Thursday 22 June 2023

Just a regular guy day3

Elijah was just a guy. He wasn’t Superman. He wasn’t even Samson. He was just a regular guy like the rest of us (see James 5:17).

When it comes time for us to select a leader, whether a new CEO, a new pastor or a new prime minister, we tend to look for someone special. Backgrounds are checked and records are scrutinised. Anything that hints of impropriety or scandal is enough to disqualify even the most highly qualified person for the job, because we look for that one extraordinarily special person who we believe can and will help to change the world.

God, on the other hand, does not seem particularly drawn to the extraordinary. When God wants to change the world, He usually looks for a regular person, someone, say, a lot like you.

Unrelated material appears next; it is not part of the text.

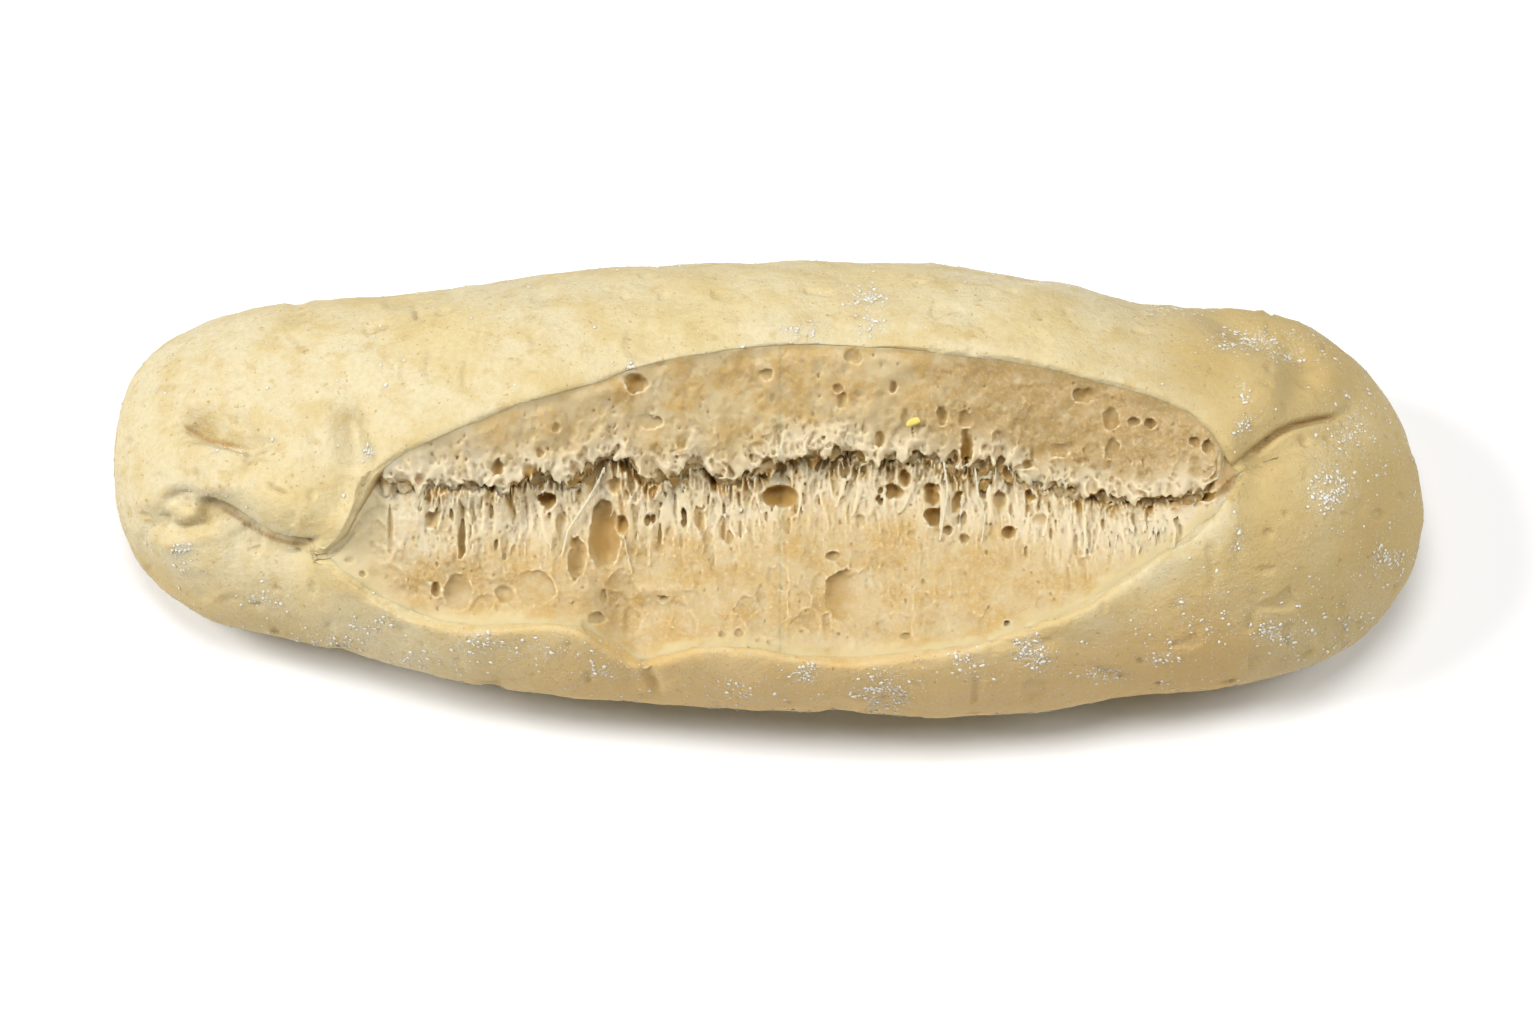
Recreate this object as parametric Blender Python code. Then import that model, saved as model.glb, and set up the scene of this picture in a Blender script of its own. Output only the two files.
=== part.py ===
# A pale, part-baked bread roll whose crust burst open along the top while it baked.
# Metres, +Z up. X runs along the roll, the burst faces -Y, and the roll rests on z = 0.
# Plan sizes and heights in the tables are millimetres; MM turns them into metres.

import math

import bmesh
import bpy
from mathutils import Matrix, Vector, noise

MM = 0.001

# Driving dimensions of the whole roll
LENGTH = 200.0
HALF_LENGTH = LENGTH / 2
LEFT_BLUNTNESS = 12.0  # the left end is squarer in plan than the right
RIGHT_BLUNTNESS = 8.0
ROUNDNESS = 2.2  # exponent of the cross-section, 2 being an ellipse
BULGE_SHARE = 0.38  # height of the widest line, as a share of the roll's height
SPREAD = 1.16  # how far the round underside would dip past the tray, which makes the flat base

# Half width, height and sideways drift of the axis at places along the roll: (x, value)
HALF_WIDTH = [(-100, 24), (-80, 25.6), (-60, 28.5), (-40, 32.0), (-20, 33.9), (0, 35.5), (20, 35.6),
              (40, 34.3), (60, 30.7), (80, 30.8), (100, 27)]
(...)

Our society values money and education and connections. We want someone with a certain bearing that sets him or her apart from everyone else. We want a leader who will make the rest of us look good and feel good about our standing as a company, church or nation.

But God sometimes goes the other way. It’s not that God has anything against wealthy, well-educated people with good networking skills. It’s just that God doesn’t require any of those things in order to use a person to make an indelible mark on human history.

He certainly didn’t require them of Elijah.

Elijah was a regular person who didn’t have all the answers. In fact, there were times in his life when it appeared as if he had more questions than answers. He struggled with his confidence. He wrestled with fear and anxiety and depression. And yet more miracles occurred during his lifetime than during the lives of King Saul, King David and King Solomon combined.

God accomplishes extraordinary things through ordinary people.

More often than not, the people God uses are unremarkable until they allow Him to use them. Afterward, we tend to think of them as these incredible pillars of strength, courage and faith. But on the front end, there’s often very little to commend them to our attention.

Rosa Parks. Mother Teresa. Dietrich Bonhoeffer. Abraham Lincoln. You would have been hard-pressed to pick these people out of a line-up before God got His hands on them.

So many people feel trapped and helpless, as if the world just happens to them. They’re unaware of how much power they actually can have and how much change they actually can effect.

God has a plan, and that plan involves not only the redemption of the world but its restoration as well. He is looking for people who will actively partner with Him in setting everything that is currently upside-down, right side up again, people who will reach out to the widows and the orphans and the poor, people who will tear down corrupt systems and erect righteous systems in their place.

God is at work. He wants people who are willing to work with Him, who will allow Him to work through them. He’s not looking for a few good men, He’s looking for one willing person.

Maybe today He wants to do something out of the ordinary through a regular man or woman like you.

 

Father God, I frequently find myself slipping into the trap of using the wrong criteria to evaluate success and failure. I want to take my eyes off the things that impress people in this world and fix them on the things that you declare to be important. Trust and obedience and the humility of other-centred service are the marks of true greatness, and I desire to grow in them. May I learn the spirituality of small things, since he who is faithful in a very little thing is faithful also in much, and he who is unrighteous in a very little thing is unrighteous also in much. I know that from a Kingdom perspective, I don’t need to make a big splash in this world to be pleasing to You. Grant me the grace of splendour in the ordinary and of fidelity in the little things, because these are the things that accumulate into true greatness.